The situation was outlined at the Crossroads Community Care Centre’s annual general meeting last week which marked the organisation’s 50th year of operation.

Crossroads domestic violence counsellor Michele Taylor said the work of supporting families fleeing domestic violence in Sutherland Shire has become quite challenging in terms of the reforms and changes.

“Most of the families have left domestic and family violence situations and the number one crisis for them is homelessness,” Ms Taylor said.

“Before the majority of Women’s refuges in NSW closed down, referrals to Crossroads were to support these families with counselling, parenting programs and workshops.

“Now as a worker, I am finding it increasingly difficult to focus on a client-centred approach as a number of these families are at risk of homelessness or have no choice but to stay with the perpetrator.”

Ms Taylor outlined two cases in the past year where women had to return to the scene of domestic violence.

“A client who was using the services of Crossroads for domestic violence counselling and parent counselling and her three children were staying with her mother,” she said.

“Unfortunately, my client and her mum had a falling out and she was told to leave.

“The client had nowhere to go, so she took the children back to the perpetrator and arrived at Crossroads with a suitcase begging for help in finding her accommodation.

“I called every service possible to secure her a safe shelter but there was no accommodation available.

“My client ended up sleeping in her car for two nights until a friend let her stay with her. In the meantime, the perpetrator managed to get an emergency interim order and stopped her from having the children.”

In the second case, Centrelink referred a mother to Crossroads to see if they could support her with a safe exit plan from the family home and develop a safety plan for when she did leave.

“Unfortunately, again I could not secure any safe accommodation for her,” Ms Taylor said.

“Since that time, her teeth have been smashed and she is abused daily. She has no family in Australia and has nowhere to go. Other services have encountered the same difficulties in finding a safe shelter for her.

“She is currently still living with the perpetrator.”

During 2016-17, Crossroads provided counselling and support for 41 families, held 268 counselling sessions and individual parenting support for 25 mothers, as well as providing court support and holding a month post separation abuse support group.

Since opening its refuge in 1997 for women and children affected by domestic violence, Crossroads has provided safety and support for hundreds of women and children.

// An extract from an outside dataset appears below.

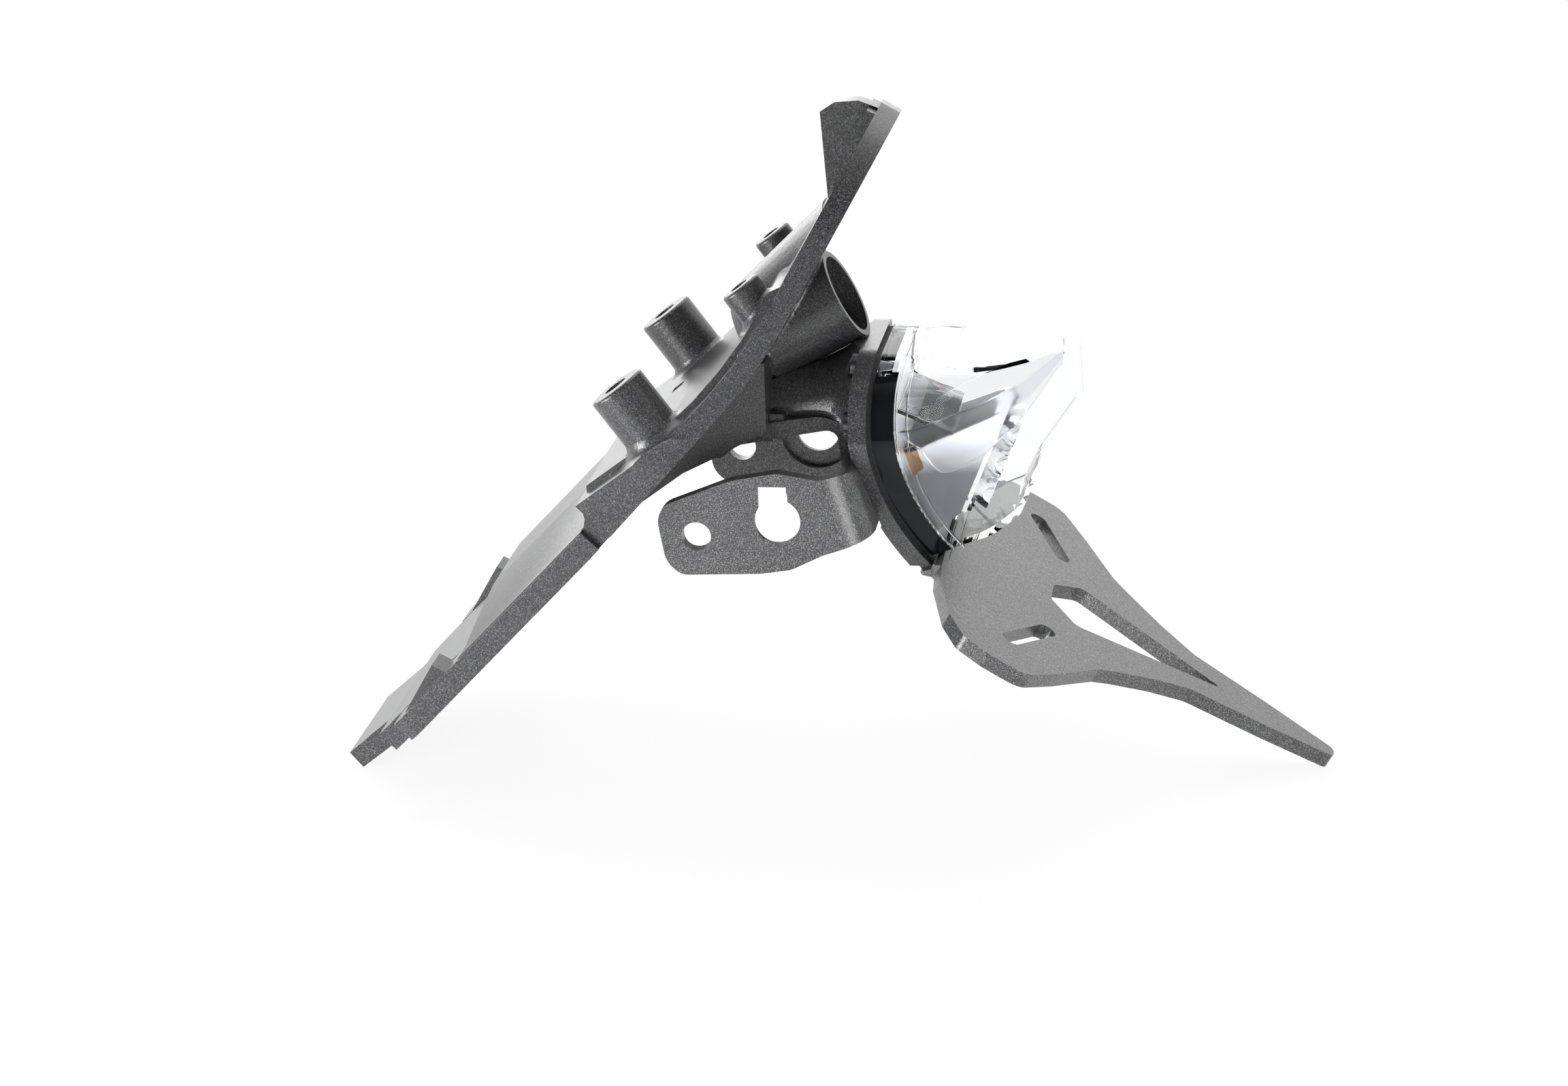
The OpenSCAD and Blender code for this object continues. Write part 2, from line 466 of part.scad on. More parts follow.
module hanger_plan() difference() {
    polygon(rounded([for (p = both([[-36, 33, 0], [-35, 45, 4], [-28.5, hanger_hw - 14, 5], [-22, hanger_hw - 3, 4], [-12, hanger_hw, 5], [2, hanger_hw, 8],
        [13, hanger_hw - 16, 6], [27, hanger_hw - 39, 5], [33, 39, 8], [48, 26, 12], [62, 16.5, 10], [92, 10.5, 30], [hanger_tip, 3.5, 3]])) p]));
    polygon(rounded([[5, 7, 3.5], [16, 18.5, 3.5], [72, 0.6, 0.5], [72, -0.6, 0.5], [16, -18.5, 3.5], [5, -7, 3.5]]));
}
module hanger_slots(d, h) for (m = [0, 1]) mirror([0, m, 0]) translate([0, slot_y, 0]) rotate([0, 0, 116]) {
    for (e = [-1, 1]) translate([e * slot_len / 2, 0, 0]) cylinder(d = d, h = h, center = true);
    cube([slot_len, d, h], center = true);
}
// Neck of the hanger: steps down under the lamp's foot and turns up behind the flange
neck_top = go(hanger_at, -hanger_angle, -36);
neck_low = go(foot_at, lamp_angle, 1.4, -1.6);
module hanger_neck_side() polygon([go(neck_top, -hanger_angle, 6), neck_top, neck_low, go(tab_seat, tab_angle, -5), go(tab_seat, tab_angle, 6),
    go(tab_seat, tab_angle, 6, hanger_t), go(tab_seat, tab_angle, -9.6, hanger_t), go(neck_low, tab_angle, -5.4, 2), go(neck_top, -hanger_angle, 1.5, -hanger_t), go(neck_top, -hanger_angle, 6, -hanger_t)]);

module plate_hanger() color(black) difference() {
    union() {
        at(hanger_at, -hanger_angle) translate([0, 0, -hanger_t]) linear_extrude(hanger_t) hanger_plan();
        intersection() {
            side(80) hanger_neck_side();
            union() {
                translate([foot_at.x - 40, -tab_hw, 0]) cube([80, 2 * tab_hw, 200]);
                intersection() {
                    side(80) polygon([go(foot_at, lamp_angle, -60, -flange_margin - 0.4), go(foot_at, lamp_angle, -gasket_t + piece_gap, -flange_margin - 0.4), go(foot_at, lamp_angle, 0.8, -1.2), go(foot_at, lamp_angle, 60, -1.2), [150, -60], [-60, -60]]);
                    linear_extrude(300) polygon([[foot_at.x - 8, 22], [foot_at.x, 25], [neck_top.x, 33], [150, 33], [150, -33], [neck_top.x, -33], [foot_at.x, -25], [foot_at.x - 8, -22]]);
                }
            }
        }
    }
    at(hanger_at, -hanger_angle) hanger_slots(slot_w, 40);
    // relief under the lens
    at(hanger_at, -hanger_angle) translate([-38, -foot_hw - 3.5, -piece_gap]) cube([4, 2 * foot_hw + 7, 4]);
    tab_places() { translate([0, 0, -1]) cylinder(d = clamp_bolt + 2 * bolt_gap, h = 12); translate([0, 0, -1]) cylinder(d1 = 2 * clamp_bolt + 2, d2 = clamp_bolt, h = 1 + clamp_bolt / 2); }
}

module clamp_bolts() color(steel) fold_places() difference() {
    rotate_extrude() polygon([[0, -4], [clamp_bolt / 2, -4], [clamp_bolt / 2, arm_t + 1], [0.85 * clamp_bolt, arm_t + 1],
        [0.85 * clamp_bolt, arm_t + 1 + 0.5 * clamp_bolt], [0.7 * clamp_bolt, arm_t + 1 + 0.6 * clamp_bolt], [0, arm_t + 1 + 0.6 * clamp_bolt]]);
    translate([0, 0, arm_t + 1 + 0.25 * clamp_bolt]) cylinder(d = 0.75 * clamp_bolt, h = clamp_bolt, $fn = 6);
}
module clamp_washers() color(steel) fold_places() translate([0, 0, arm_t]) difference() { cylinder(d = 2 * clamp_bolt, h = 1); translate([0, 0, -1]) cylinder(d = clamp_bolt, h = 3); }
module tab_screws() color(steel) tab_places() difference() {
    rotate_extrude() polygon([[0, 0.3], [0.92 * clamp_bolt, 0.3], [clamp_bolt / 2, 0.3 + 0.42 * clamp_bolt], [clamp_bolt / 2, hanger_t + 1.7], [0, hanger_t + 1.7]]);
    translate([0, 0, -1]) cylinder(d = 0.65 * clamp_bolt, h = 1 + 0.36 * clamp_bolt, $fn = 6);
}

// Slice of the bow between two radii, under the lamp's outline
module slice(ra, rb, m) intersection() {
    lamp_prism(m, joint_x + 10, lamp_at.x + 40);
    translate([bow.x, 0, bow.y]) rotate([90, 0, 0]) difference() { cylinder(r = ra, h = 120, center = true, $fn = 180); cylinder(r = rb, h = 130, center = true, $fn = 180); }
}
module cable_hole(d) translate([seat_x, 0, neck_z + 2]) rotate([0, 90, 0]) cylinder(d = d, h = 30);

module lamp_gasket() color([0.06, 0.06, 0.06]) difference() {
    slice(r_flange, r_gasket, -0.4);
    slice(r_flange + 2, r_gasket - 2, -6);
    tab_cut();
    lamp_screw_places() cylinder(d = lamp_screw, h = 30);
}

module lamp_housing() color([0.04, 0.04, 0.05]) difference() {
    union() {
        difference() { slice(r_gasket, r_housing, 0); slice(r_gasket - 2, r_housing - 5, -2.4); }
        // screw posts and the ledge that carries the bezel
        intersection() { lamp_screw_places() translate([0, 0, flange_t + gasket_t]) cylinder(d = lamp_screw + 5, h = housing_depth - 2.4); slice(r_gasket, r_bezel, -1); }
        difference() { slice(r_gasket, r_bezel, -1); slice(r_gasket + 2, r_bezel - 2, -4); }
    }
    lamp_screw_places() translate([0, 0, 1]) cylinder(d = lamp_screw, h = flange_t + gasket_t + 4);
    cable_hole(grommet_d - 3);
}

module lamp_screws() color(steel) lamp_screw_places() difference() {
    union() { translate([0, 0, -0.6 * lamp_screw + 0.5]) cylinder(d = 1.9 * lamp_screw, h = 0.6 * lamp_screw); cylinder(d = lamp_screw, h = flange_t + gasket_t + 4.5); }
    translate([0, 0, -0.6 * lamp_screw]) cylinder(d = 0.6 * lamp_screw, h = 0.35 * lamp_screw, $fn = 6);
}

module cable_grommet() color([0.08, 0.08, 0.08]) translate([bow_x(r_gasket, neck_z + 2), 0, neck_z + 2]) rotate([0, 90, 0]) difference() {
    union() { translate([0, 0, -2.6]) cylinder(d = grommet_d, h = 2.4); translate([0, 0, -3.2]) cylinder(d = grommet_d - 3, h = 6.2); translate([0, 0, 2.2]) cylinder(d = grommet_d - 0.5, h = 1.4); }
    translate([0, 0, -4]) cylinder(d = 3.4, h = 10);
}

// Bezel: a bowed base inside the housing with a hollow stand for the circuit board
module core() at(core_at, core_angle) children();
stand_low = [bow_x(r_housing, foot_z + 8) - 3, foot_z + 8];
stand_end = go(core_at, core_angle, -board_t, -board_hh);
module stand(m) intersection() {
    side(80) polygon([[bow_x(r_housing, wide_z) - 1 - 3 * m, wide_z - 10.5 - m], [stand_low.x - 3 * m, stand_low.y + m],
        go(core_at, core_angle, -board_t - m, -board_hh + m), go(core_at, core_angle, -board_t - m, board_hh - m)]);
    translate([0, 0, 20]) linear_extrude(200) polygon([[lamp_at.x + 2, 22 - m], [lamp_at.x + 2, m - 22], [core_at.x + 10, m - board_hw], [core_at.x + 10, board_hw - m]]);
}
module lamp_bezel() color([0.72, 0.73, 0.75]) difference() {
    union() {
        slice(r_bezel, r_bezel - bezel_t, -2.6);
        difference() { stand(0); translate([bow.x, 0, bow.y]) rotate([90, 0, 0]) difference() { cylinder(r = 2 * bow_r, h = 120, center = true); cylinder(r = r_bezel - 0.5, h = 130, center = true, $fn = 180); } }
    }
    stand(bezel_t);
    board_screw_places() translate([0, 0, -8]) cylinder(d = board_screw, h = 9);
}
module board_screw_places() core() for (y = [-1, 1], z = [-1, 1]) translate([0, y * (board_hw - 3), z * (board_hh - 2.4)]) rotate([0, 90, 0]) children();
module led_board() color([0.05, 0.25, 0.12]) core() difference() {
    translate([-board_t, -board_hw, -board_hh]) cube([board_t, 2 * board_hw, 2 * board_hh]);
    for (y = [-1, 1], z = [-1, 1]) translate([-3, y * (board_hw - 3), z * (board_hh - 2.4)]) rotate([0, 90, 0]) cylinder(d = board_screw, h = 6);
}
module board_screws() color(steel) board_screw_places() difference() {
    union() { translate([0, 0, -board_t - bezel_t]) cylinder(d = board_screw, h = board_t + bezel_t + 0.1); cylinder(d = 1.8 * board_screw, h = 0.6 * board_screw); }
    translate([0, 0, 0.3 * board_screw]) cylinder(d = 0.5 * board_screw, h = board_screw, $fn = 6);
}
module led_places() core() for (y = [-led_y, led_y], i = [-1, 0, 1]) translate([0, y, i * led_pitch]) children();
module tail_leds() color([0.95, 0.85, 0.5]) led_places() translate([0, -led_w / 2, -led_w / 2]) cube([0.9, led_w, led_w]);
module reflector_bowls() color([0.9, 0.91, 0.93]) difference() {
    union() {
        led_places() rotate([0, 90, 0]) cylinder(d1 = bowl_d - 3.6, d2 = bowl_d, h = 6);
        core() translate([4.4, -led_y - 3, -led_pitch - 3]) cube([1.6, 2 * led_y + 6, 2 * led_pitch + 6]);
    }
    led_places() rotate([0, 90, 0]) { translate([0, 0, 0.9]) cylinder(d1 = bowl_d - 6, d2 = bowl_d - 1.6, h = 5.2); translate([0, 0, -1]) cylinder(d = led_w * 1.42 + 0.1, h = 3); }
}
// Plate light emitters under the stand
module plate_leds() color([0.97, 0.95, 0.85]) for (y = [-10, 0, 10]) translate([0, y, 0])
    at(stand_end, atan2(stand_end.y - stand_low.y, stand_end.x - stand_low.x)) translate([-2.8 - led_w, -led_w / 2, -1.5]) cube([led_w, led_w, 1.5]);

// Front face of the bezel's base, which the clear pieces stand on
module before_bezel() translate([bow.x, 0, bow.y]) rotate([90, 0, 0]) cylinder(r = r_bezel - bezel_t, h = 100, center = true, $fn = 180);
module prism_panel() color(clear_grey) intersection() {
    let (x = bow_x(r_housing, wide_z + 7)) side(44) polygon([[x - 3, wide_z + 8], [x + 18.5, wide_z - 0.8], [x + 18.1, wide_z - 2.2], [x - 3, wide_z + 6.5]]);
    before_bezel();
}

// Light guides: blades that follow the sides of the lens from the windows to the tip
window_x = 14;
function guide_at(i) = let (x = window_x + piece_gap + i * 7.75) [x, lookup(x, [[0, 30.2], [7, 30.2], [22, 28.2], [36, 22.3], [48, 15.4], [56, 9.8], [61.5, 6]])];
module guide(s) intersection() {
    translate([lamp_at.x, 0, wide_z]) side(90) polygon(concat([for (i = [0:6]) let (t = (guide_at(i).x - 5) / 56) [guide_at(i).x, -4.5 + 26 * pow(t, 1.7)]],
        [for (i = [6:-1:0]) let (t = (guide_at(i).x - 5) / 56) [guide_at(i).x, -13.5 + 29 * pow(t, 1.35)]]));
    translate([lamp_at.x, 0, 50]) linear_extrude(140) polygon(concat([for (i = [0:6]) [guide_at(i).x, s * (guide_at(i).y + 1.2)]], [for (i = [6:-1:0]) [guide_at(i).x, s * (guide_at(i).y - 1.2)]]));
}
module light_guide_left() color(clear_grey) guide(-1);
module light_guide_right() color(clear_grey) guide(1);
module window_tile(s) intersection() {
    translate([lamp_at.x, s * 30.2 - 1, wide_z - 11.7]) cube([window_x, 2, 9.4]);
    before_bezel();
}
module side_window_left() color([0.55, 0.35, 0.15]) window_tile(-1);
module side_window_right() color([0.55, 0.35, 0.15]) window_tile(1);

// Lens: side, plan and front outlines cut from one another, then hollowed
module lens_solid(m) intersection() {
    translate([lamp_at.x, 0, wide_z]) side(100) polygon(rounded([[-16, 60, 0], [-16, -60, 0], [8, -foot_drop - 8, 0], [22.6 - 0.3 * m, m - foot_drop - 0.4, 3],
        [48 - 0.7 * m, -31 + m, 4], [54 - m, -17, 8], [68.2 - m, 6, 5], [66.7 - m, 27 - m, 1.5], [50, 24 - m, 20], [30, 22.5 - m, 30], [11, 26 - m, 0], [6, 60, 0]]));
    translate([lamp_at.x, 0, 20]) linear_extrude(240) polygon(rounded(both([[-20, lamp_hw - m, 0], [8, lamp_hw - 0.4 - m, 8], [26, 33 - m, 20], [42, 24 - m, 20], [56, 14 - m, 10], [68.6 - m, 5.6 - 0.6 * m, 2]])));
    lamp_prism(-0.3 - m, joint_x, seat_x + 120);
}
module lamp_lens() color(clear_grey) difference() {
    lens_solid(0);
    lens_solid(lens_wall);
    translate([bow.x, 0, bow.y]) rotate([90, 0, 0]) difference() { cylinder(r = 2 * bow_r, h = 140, center = true); cylinder(r = r_housing, h = 150, center = true, $fn = 180); }
}

main_bracket();
lamp_bracket();
joint_bolts();
joint_washers();
indicator_bracket();
plate_hanger();
clamp_bolts();
clamp_washers();
tab_screws();
lamp_gasket();
lamp_housing();
lamp_screws();
cable_grommet();
led_board();
board_screws();
tail_leds();
plate_leds();
reflector_bowls();
lamp_bezel();
light_guide_left();
light_guide_right();
prism_panel();
side_window_left();
side_window_right();
lamp_lens();
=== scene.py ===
"""Tail tidy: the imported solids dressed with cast, moulded and clear pieces."""
import math

import bmesh
import bpy
import numpy as np
from mathutils import Matrix, Vector


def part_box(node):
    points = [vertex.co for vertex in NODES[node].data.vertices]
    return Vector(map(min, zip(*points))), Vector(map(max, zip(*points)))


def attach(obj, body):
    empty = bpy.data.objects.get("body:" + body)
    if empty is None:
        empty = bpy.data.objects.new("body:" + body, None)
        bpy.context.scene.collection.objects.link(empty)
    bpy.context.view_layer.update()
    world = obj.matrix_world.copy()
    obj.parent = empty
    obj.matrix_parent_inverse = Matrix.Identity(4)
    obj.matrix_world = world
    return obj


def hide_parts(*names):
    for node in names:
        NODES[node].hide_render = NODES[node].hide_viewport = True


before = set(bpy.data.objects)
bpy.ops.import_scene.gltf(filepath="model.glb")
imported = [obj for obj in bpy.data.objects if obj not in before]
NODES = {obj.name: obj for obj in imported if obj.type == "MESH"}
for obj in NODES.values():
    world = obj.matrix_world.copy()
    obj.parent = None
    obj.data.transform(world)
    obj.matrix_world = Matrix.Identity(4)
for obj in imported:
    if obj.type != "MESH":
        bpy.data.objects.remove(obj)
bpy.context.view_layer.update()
MM = 0.001
BODY = "root"

# ---------------------------------------------------------------- camera

CAMERA_AT = (158.634, -1118.683, 475.528)   # mm
CAMERA_ROLL = 1.906                         # degrees
DEPTH_VANISHES = (778.0, 1778.0, -5000.0)   # direction of +Y as the camera sees it
CAMERA_LENS, CAMERA_SENSOR = 78.125, 36     # mm: 5000 px over a frame 2304 px wide
CAMERA_CLIP = (0.02, 60)                    # m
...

Most families arrive with little but what they have. They arrive exhausted, sick and unsure of their future. Both mothers and children usually have sleeping problems and nightmares.

From July 2016 to June 2017 ten mothers and 13 children were given safe, supportive homes thanks to Crossroads staff and volunteers.

Addressing the annual general meeting, Crossroads president, Robert Kennett said the demands for some community services including domestic violence counselling and advocacy for access to housing have increased.

“I would have liked to report the number of referrals, counselling appointments and community assistance both financial and for social issues had decreased in this period.It has not,” he said.

“With government funding reduced or suspended in some areas, providing community assistance presents a continuing major challenge to our Crossroads staff today and into the future.

“This is not helped by the following statistics:

“Over 12 months, on average, one woman a week is killed by her husband or partner.

“Domestic and family violence is the main cause of homelessness for women and their children.

“In Australia, one in three women experiences physical, emotional, financial or sexual violence in their lifetime.

“Merle’s Project, our medium and long term unfunded women’s refuge continues  to provide safety and support for women and children recovering from domestic violence.

“Crossroads remains committed to this project, particularly in light of the withdrawal of financial support and closure of many refuges over the last few years.”

Crossroads coordinator, Christine Bird said ten mothers and 13 children have benefited from used the refuge in 2016-17.

“Not many who are trying to get out of domestic violence relationships can do so with only information or police involvement.

“So we need funded staff hours to provide the face-to-face counselling and support and individualised plans and case management they do need.”

Christine Bird provided complex trauma casework for 24 clients and also facilitates the Circle of Security parent-child attachment course and parenting support for those whose trauma can negatively impact on the children.

This can involve parents with complex multiple needs which are often not well understood by mainstream services.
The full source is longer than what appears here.